Fronting Restriction Regime (Articles 322 and 323 of the
CCL and Federal Law No. 17 of 2004 Regarding Commercial Concealment
("Concealment Law"))
The implications of the Fronting Restriction Regime are generally
perceived as restrictive in terms of entering into nominee or side
agreements. However, one of the golden rules of practicing law is
that nothing should be taken as a given and everything is subject
to debate.
The relevant parts of Articles 322 and 323 provide for sanctions on
those who intentionally state misleading information in the
Articles of Association of a company. In one of the court of
cassation judgments, though the court recognised the implications
of Article 323 of the CCL and ordered that a company be dissolved
as a result of the entry by the partners into a side arrangement,
it also held that the relationship between the partners shall be
governed by the side agreement as a de-facto company. The
implication of such judgment is again honoring the side/nominee
arrangement and awarding the financial interests to the beneficiary
under such side agreements. 3
It is also important to address the Concealment Law which contains
the following definitions (translated):
"Concealment: to enable the foreigner – whether
natural or juristic person – to practice any economic or
professional activity that is not permissible for him/it to be
practiced in accordance with the law and decrees of United Arab
Emirates, whether for his/its account or in participation with
others, or to enable him/it to evade all liabilities entailed on
him/it."
"Concealer: any natural or juristic person that enables the
foreigner – whether a natural or juristic person
– to practice any economic or professional activity which
is not permissible for him/it to practice within United Arab
Emirates."
"Concealed Person: any foreigner, whether a natural or a
juristic person, practicing with the assistance of the concealer
any economic or professional activity that is not permissible for
him/it to practice within United Arab Emirates."
Further, Article 2 of the Concealment Law states
(translated):
"It shall not be permissible to cover up any foreigner,
whether a natural or a juristic person, whether by using the name
of the concealer or his permit or his commercial register or
through any other method, in light of the definition of concealment
stipulated in Article 1."
When considering these definitions and Article 2, the question
arises as to whether entering into side agreements or nominee
agreements in the context of UAE limited liability companies
(undertaking activities that do allow for a 49% foreign ownership
element) would constitute the "practice of any economic or
professional activity which is not permissible for him/it to
practice within United Arab Emirates". It is arguable that the
scope of the restriction contained in Article 2 is limited to
activities that are restricted to 100% local ownership (such as
certain real estate activities).
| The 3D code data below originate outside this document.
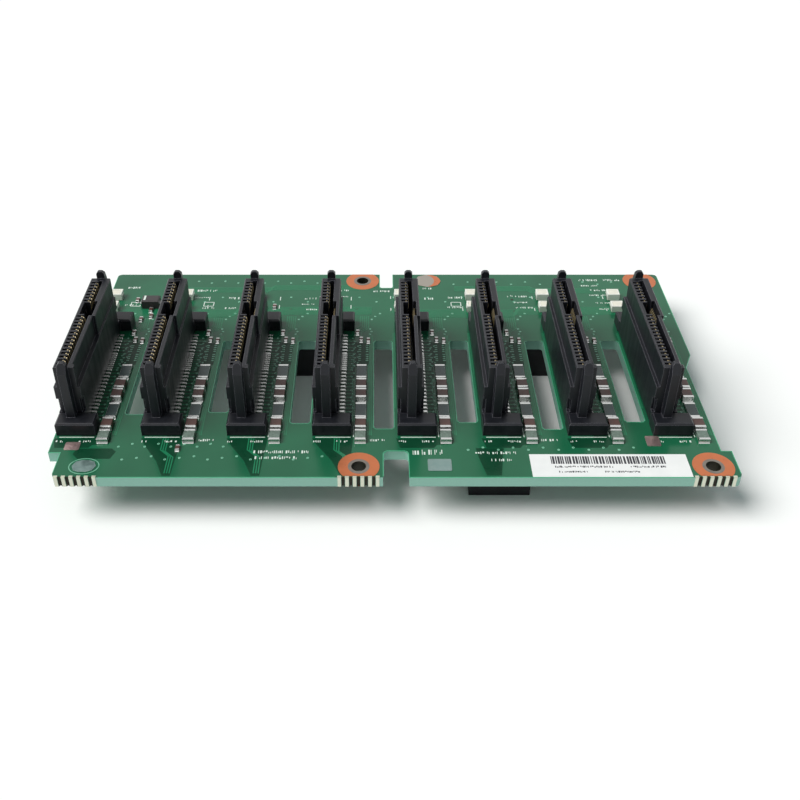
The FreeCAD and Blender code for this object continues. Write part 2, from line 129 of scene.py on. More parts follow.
def linear(code):
    """Linear red, green and blue of an sRGB hex value."""
    levels = [int(code[i : i + 2], 16) / 255 for i in (0, 2, 4)]
    return tuple(v / 12.92 if v <= 0.04045 else ((v + 0.055) / 1.055) ** 2.4 for v in levels)


def tint(label, words, code):
    """A colour property that starts from an sRGB hex value."""
    return FloatVectorProperty(name=label, description=words, subtype="COLOR", size=3, min=0, max=1,
                               default=linear(code))


def length(label, words, millimetres):
    """A length property that starts from a size in millimetres."""
    return FloatProperty(name=label, description=words, unit="LENGTH", precision=5, min=0,
                         default=millimetres * MM)


class BoardSettings(bpy.types.PropertyGroup):
    mask: tint("Solder mask", "Glossy green lacquer over bare laminate", "14583b")
    mask_copper: tint("Mask over copper", "The same lacquer where copper lies under it", "1c6646")
    # The lip's pale green is a painted highlight on the mask's rounded upper edge
    lip: tint("Mask lip", "Lacquer drawn thin over the board's upper edge", "58c496")
    laminate: tint("Laminate edge", "Sawn glass and epoxy at the board's edges", "92c2b2")
    copper: tint("Copper foil", "Bare foil round the mounting holes", "cf7d56")
    tin: tint("Tin", "Tinned lands, solder and chip ends", "d6d8d6")
    plating: tint("Edge plating", "Plated lands between the edge grooves", "d3d5c4")
    ink: tint("Legend ink", "Printed legend on the mask", "eaf6ee")
    track_width: length("Track width", "Width of a routed track", 0.24)
    track_height: length("Track height", "How far a track lifts the mask", 0.03)
    via_diameter: length("Via diameter", "Outside of a via's land", 0.62)


class ConnectorSettings(bpy.types.PropertyGroup):
    housing: tint("Housing", "Glass-filled black plastic", "121317")
    housing_light: tint("Housing flow marks", "Paler flow marks in the same plastic", "1e2026")
    edge: tint("Housing edges", "The same plastic where its rounded edges catch the light", "77767f")
    gold: tint("Contact gold", "Gold flash where the drive's edge rubs", "f0dcae")
    alloy: tint("Contact alloy", "Bare strip below the gold", "a39a98")
    contact_width: length("Contact width", "Width of a primary contact", 0.5)
    contact_thick: length("Contact thickness", "Thickness of the contact strip", 0.18)


class ChipSettings(bpy.types.PropertyGroup):
    glaze: tint("Resistor glaze", "Overglaze on a resistor's top", "39504f")
    alumina: tint("Alumina", "Fired body under the glaze", "cfd2cd")
    brown: tint("Capacitor body", "Fired brown ceramic", "5a3c36")
    ferrite: tint("Filter body", "Mottled grey-green ferrite", "5f6f66")
    lamp: tint("Lamp body", "White moulded lamp body", "f3f2ea")
    resin: tint("Lamp resin", "Clear resin in the lamp's cup", "f4f0e0")
    epoxy: tint("Diode body", "Moulded epoxy of the power diode", "2a2527")


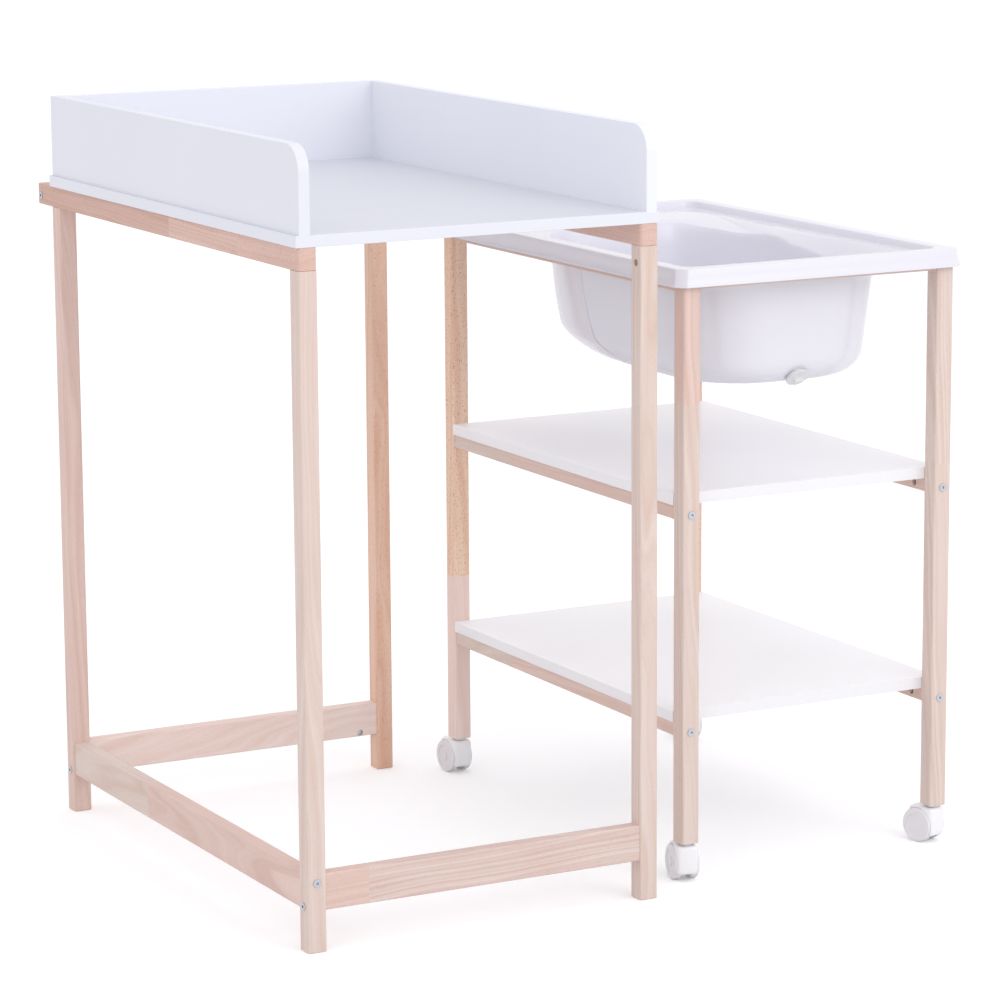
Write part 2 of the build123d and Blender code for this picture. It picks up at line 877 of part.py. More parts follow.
# The drain sits where the basin's bottom edge leans as far as its plug
drain_lean = radians(plug_lean)
bottom_round_centre = Vector(
    trolley_centre_x,
    trolley_centre_y + basin_front + shoulder_front + draft_front + bottom_round,
    ledge_top - basin_depth + bottom_round,
)
drain_out = Vector(0, -sin(drain_lean), -cos(drain_lean))
drain_centre = bottom_round_centre + drain_out * (bottom_round + drain_boss_proud)
drain_face = Plane(origin=drain_centre, x_dir=RIGHT, z_dir=drain_out)

with BuildPart() as basin:
    loft([basin_outline(level, 0) for level in basin_levels()], ruled=True)
    loft(
        [basin_outline(level, tub_wall) for level in basin_levels()],
        ruled=True,
        mode=Mode.SUBTRACT,
    )

# A thicker place with a flat outer face, for the drain
with BuildPart() as drain_boss:
    with BuildSketch(drain_face):
        Circle(drain_boss_radius)
    extrude(amount=-drain_boss_depth)
    with Locations(Plane(origin=bottom_round_centre, z_dir=RIGHT)):
        Cylinder(bottom_round - drain_boss_root, 4 * drain_boss_radius, mode=Mode.SUBTRACT)

with BuildPart() as tub:
    loft(
        [
            rim_outline(skirt_bottom + skirt_lip_height, skirt_lip, rim_corner_cut),
            rim_outline(rim_top, skirt_lip + skirt_flare, rim_corner_cut),
        ]
    )
    fillet(tub.faces().sort_by(Axis.Z)[-1].edges(), rim_edge_round)
    extrude(rim_outline(skirt_bottom, 0, rim_corner_cut), amount=skirt_lip_height)
    loft(
        [
            rim_outline(skirt_bottom, skirt_lip + tub_wall, rim_corner_cut - skirt_lip),
            rim_outline(
                rim_top - tub_wall, skirt_lip + skirt_flare + tub_wall, rim_corner_cut - skirt_lip
            ),
        ],
        mode=Mode.SUBTRACT,
    )
    with BuildSketch(Plane((trolley_centre_x, trolley_centre_y, trolley_top))):
        RectangleRounded(
            2 * (mouth_half_width + tub_wall),
            2 * (mouth_half_length + tub_wall),
            rim_mouth_round + tub_wall,
        )
    extrude(amount=rim_top - trolley_top - rim_edge_round)
    with BuildSketch(Plane((trolley_centre_x, trolley_centre_y, ledge_top))):
        RectangleRounded(2 * mouth_half_width, 2 * mouth_half_length, rim_mouth_round)
    extrude(amount=rim_top, mode=Mode.SUBTRACT)
    with BuildSketch(Plane.XY.offset(ledge_top)):
        add(basin_outline(basin_levels()[0], tub_wall / 2))
    extrude(amount=-tub_wall, mode=Mode.SUBTRACT)
    add(basin.part)
    add(drain_boss.part)
    drill(drain_face.offset(plug_flange), plug_radius + plug_play, drain_boss_depth + plug_flange)
keep(tub, "tub")

with BuildPart() as drain_plug:
    with BuildSketch(drain_face.offset(seal_thickness)):
        Circle(plug_flange_radius)
    extrude(amount=plug_flange)
    flange_face = drain_plug.faces().sort_by(Axis(drain_centre, drain_out))[-1]
    fillet(flange_face.edges(), plug_flange / 3)
    with BuildSketch(drain_face.offset(seal_thickness)):
        Circle(plug_radius)
    extrude(amount=-plug_length)
    with BuildSketch(drain_face.offset(seal_thickness - plug_length)):
        Circle(plug_radius - plug_wall)
    extrude(amount=plug_length, mode=Mode.SUBTRACT)
    with BuildSketch(drain_face.offset(seal_thickness + plug_flange)):
        SlotOverall(plug_tab_width, plug_tab_thickness)
    extrude(amount=plug_tab_height)
keep(drain_plug, "drain_plug")

with BuildPart() as plug_seal:
    with BuildSketch(drain_face):
        Circle(plug_flange_radius - seal_inset)
        Circle(plug_radius + plug_play, mode=Mode.SUBTRACT)
    extrude(amount=seal_thickness)
keep(plug_seal, "plug_seal")
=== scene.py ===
# %% [markdown]
# # A changing table and its bath trolley
# The frame from the workshop is already exact: legs, rails, boards, bolts and castors
# sit where they belong. This lesson gives them their surfaces, and models the bathtub
# again as one smooth moulded skin, because a moulding has no facets.

from math import atan2, cos, degrees, radians, sin, tan

import bmesh
import bpy
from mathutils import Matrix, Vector


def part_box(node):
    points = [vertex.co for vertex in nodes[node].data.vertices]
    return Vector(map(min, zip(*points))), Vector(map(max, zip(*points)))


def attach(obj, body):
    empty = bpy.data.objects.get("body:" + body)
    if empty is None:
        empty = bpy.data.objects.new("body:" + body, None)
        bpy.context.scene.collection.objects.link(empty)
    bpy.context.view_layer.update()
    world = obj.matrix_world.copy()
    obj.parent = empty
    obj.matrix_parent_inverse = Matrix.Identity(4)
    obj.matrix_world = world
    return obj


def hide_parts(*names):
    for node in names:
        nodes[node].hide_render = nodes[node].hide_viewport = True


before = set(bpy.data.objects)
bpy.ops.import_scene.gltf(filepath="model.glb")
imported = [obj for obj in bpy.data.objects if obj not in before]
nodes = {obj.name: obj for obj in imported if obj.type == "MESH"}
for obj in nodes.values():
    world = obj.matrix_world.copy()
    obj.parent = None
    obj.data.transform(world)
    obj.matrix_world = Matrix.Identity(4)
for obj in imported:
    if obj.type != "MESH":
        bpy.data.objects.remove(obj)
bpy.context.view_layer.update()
print("The frame has", len(nodes), "nodes")

# %% [markdown]
# Every operator in Blender acts on what is selected. After loading, all the nodes are
# selected, so each step starts by selecting nothing, or only the piece it works on.


# %% Select one piece, or nothing
def pick(piece=None):
    """Select one object alone and make it active, or select nothing."""
    if bpy.context.object and bpy.context.object.mode != "OBJECT":
        bpy.ops.object.mode_set(mode="OBJECT")
    bpy.ops.object.select_all(action="DESELECT")
    if piece:
        piece.select_set(True)
        bpy.context.view_layer.objects.active = piece


def settle(piece, name):
    """Name a piece and move its place into its mesh, so its object sits at the origin."""
    pick(piece)
    bpy.ops.object.transform_apply(location=True, rotation=True, scale=True)
    piece.name = name
    piece.data.name = name
    return piece


pick()
print("Selected now:", len(bpy.context.selected_objects))

# %% [markdown]
# ## The camera first
# The picture is taken from far off with a long lens, from the table's front left corner
# and a little above it. A long lens keeps the legs almost parallel.

# %% Place the camera
CAMERA_PLACE = (-2.6551, -4.9948, 1.5680)
CAMERA_TURN = (79.153, 0.352, -28.091)
LENS = 143.17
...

It is clearly permissible under
the CCL for foreigners to participate in UAE companies undertaking
activities where a 49% foreign ownership stake is permitted. The
relevant definitions in the Concealment Law do not, on the face of
it, apply to activities where foreigners can partially participate
in accordance with the CCL by way of a registered equity stake of
up to 49%.
Moreover, even if UAE companies undertaking activities, where a 49%
foreign ownership stake is permitted' were seen to come within
the ambit of the Concealment Law, conducting a thorough review of
the pertinent Articles of the Concealment Law it can be argued that
agreements reflecting legitimate commercial arrangements between a
foreign party and a local company would not constitute a prohibited
concealment arrangement. In other words, it is arguable that a
foreign shareholder who only owns 49% of the shares of a UAE
company would not be prohibited from entering into a management
agreement with such company nor would it be prohibited from
granting the local shareholder or the company a loan. If such
agreements are well drafted and reflect actual arrangements in
place, they should not fall under the category of fronting or
concealing agreements of the type prohibited by the Concealment
Law, when and if its enforcement is implemented.
Although the Concealment Law has been enacted and from a
theoretical point of view is enforceable, in practice, its
enforcement has yet to be implemented (and, indeed, was officially
postponed following the law's enactment in 2004, first until
late 2007 and then again until late 2009). Further, the committee
designated to enforce it has not been established or undertaken its
role as we understand. The enforcement of the Concealment Law would
require the supporting tools underlined in the law which have not
yet been adopted. Not to mention that enforcement of said law to
simply ban side agreements securing financial interests of a
foreign shareholder without relaxing foreign ownership
restrictions, could lead to a severe foreign investors' exit
and this approach would seem inconsistent with initiatives taken by
the UAE to continue to develop economically and attract foreign
investors.
Without wanting to comment on policy considerations, we are merely
making an analysis given the statistics revealing the number of
foreign investments made through side arrangements.
Conclusion
The existence of the Concealment Law and the provisions outlined
above are issues that need to be brought to the attention of
foreign investors. However the level of economic growth in the UAE
would not support an argument that the intention is to shut down
businesses relying on foreign investment and that foreign investors
should pack up and leave as a result of the Concealment Law
enforcement not being further officially postponed.
Further, in our opinion, the actual intended financial position of
a foreign investor to the extent it cannot, and should not, be
dealt with in the Articles of Association of a company, can be
reflected in enforceable and legitimate side agreements which are
not contrary to the UAE corporate or concealment regime. The key to
successfully doing so is to put in place the proper set of
agreements and create a structure that is in line with the above
through a legal technique that does not violate public order in the
UAE. This requires an in depth knowledge of local practice and
customs as well as a thorough analysis of court precedents for
guidance only, given that the UAE is a civil code regime and not a
common law jurisdiction driven by the notion of "stare
decisis", save for moral court customs followed in certain
circumstances.
In light of the above, although a strict academic approach to the
interpretation of the concealment regime may suggest that foreign
investors should not enter into side agreements, we believe that
the assessment requires a broader approach giving consideration to
the economic circumstances and the practical reality supported by
the available legal arguments.
Footnotes
1 Article 22 of the Commercial Companies Law, Law 8 of 1984
(the "CCL"), previously that UAE companies must, at
least, have 51% UAE national ownership.
2 Article 3 of the Commercial Agencies Law, Law 18 of 1981
restrict commercial agencies activities to UAE nationals or
companies 100% UAE owned.
3 Dubai Court of Cassation Ruling in case No. 2009/17
commercial.
The content of this article is intended to provide a general guide to the subject matter. Specialist advice should be sought about your specific circumstances.